O título deste artigo é uma homenagem ao professor Hélio Jaguaribe, que entre 1985 e 1987 coordenou amplo estudo sobre os problemas sociais do país. Sob sua liderança, um grupo de intelectuais radiografou as nossas mazelas, diagnosticou suas causas e apontou saídas para vencê-las.
Os estudos foram condensados em duas obras editadas pela Paz e Terra. A primeira, de 1986, denominou-se "Brasil, 2000 -para um novo pacto social" e a segunda, de 1989, recebeu o título "Brasil", reforma ou caos. Quase dez anos depois, continuam atualíssimas as propostas e a nossa incapacidade de resolver esses problemas.
Seus autores sugeriram políticas públicas capazes de nos colocar, a médio prazo, em situação semelhante à dos países do sul da Europa. Diziam, contudo, que "taxas satisfatórias de crescimento só poderão ser restabelecidas de forma sustentada se for elevada a taxa de poupança doméstica e restaurada a capacidade de financiamento do governo".
Propunham, na realidade, ampla reforma do Estado. Dificilmente imaginariam que se tomaria um caminho oposto. A Constituição de 1988 foi a negação da reforma: aumentou a intervenção do Estado na ordem econômica, piorou o serviço público, agravou o já doente regime fiscal e contribuiu para reduzir a eficiência da economia. Buscou o caos.
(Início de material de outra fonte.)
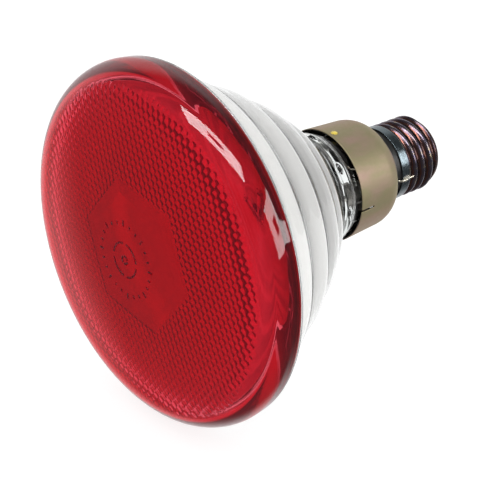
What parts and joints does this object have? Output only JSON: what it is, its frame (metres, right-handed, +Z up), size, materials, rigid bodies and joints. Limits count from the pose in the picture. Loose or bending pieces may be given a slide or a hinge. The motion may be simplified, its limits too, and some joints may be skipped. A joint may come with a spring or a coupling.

A Constituinte se reuniu num período em que já era patente a crise fiscal brasileira. A necessidade de redefinir o papel do Estado era tema disseminado em todo o mundo. Nada disso influenciou os constituintes, cuja maioria, é de supor, padecia de enorme grau de desinformação.
A sociedade brasileira, entretanto, avançou mais do que a classe política. Percebeu a exaustão do modelo de desenvolvimento baseado no Estado. A reconquista da liberdade de imprensa e a restauração da democracia permitiram escancarar até as entranhas um Estado contaminado por ineficiências, privilégios e corrupção.
No passado, o Estado serviu ao objetivo de construir uma indústria sólida e uma agricultura diversificada, ambos agora com capacidade de enfrentar os desafios da competição em escala global. Assegurou a formação de poupanças, incentivou os investimentos e criou bases definitivas para a formação do capitalismo brasileiro.
O Estado tornou-se vítima, entretanto, dos grupos de interesse, localizados em segmentos da classe política, da burocracia, do empresariado e do sindicalismo. Estes são os que resistem às mudanças. Possuem, como se tem visto, incrível poder de barganha e capacidade não raro inexcedível de sobrepor-se à vontade da maioria.
Reformar o Estado e colocá-lo a serviço apenas da sociedade é, assim, o grande desafio neste final de século. A Constituição precisa ser, em grande parte, reescrita. As primeiras reformas já aprovadas, da ordem econômica, mostram, graças a Deus, que o caminho está aberto para realizar essa obra ciclópica. Vai demorar, mas a rota de mudanças parece irreversível.
Vencer as imensas dificuldades de produzir essas reformas não é, todavia, tarefa exclusiva dos governantes. Depende menos ainda de uma atuação solitária do presidente da República. Requer, ao contrário, participação ampla dos cidadãos e a pressão permanente da opinião pública.
Um passo para envolver mais a sociedade nesse empreendimento foi dado na semana passada. Criou-se o Conselho de Reforma do Estado, de caráter consultivo, para auxiliar presidente e ministros nessa missão. Composto de 12 membros não pertencentes ao setor público, deverá promover debates e oferecer sugestões ao governo.
A idéia, desenvolvida pelo Ministério da Administração, baseia-se em experiências vitoriosas nesse campo levadas a efeito pelo governo japonês e outros da Europa, principalmente o da Suécia.
A criação do conselho não garante maior velocidade às reformas. Estas brotarão, a rigor, de uma complexa combinação de vontade política, eficiência decisória no Congresso e capacidade de negociação no Executivo.
Trata-se, porém, de um esforço adicional no sentido de edificar uma sociedade crescentemente autônoma do Estado e um Estado autônomo dos diferentes interesses nele encastelados.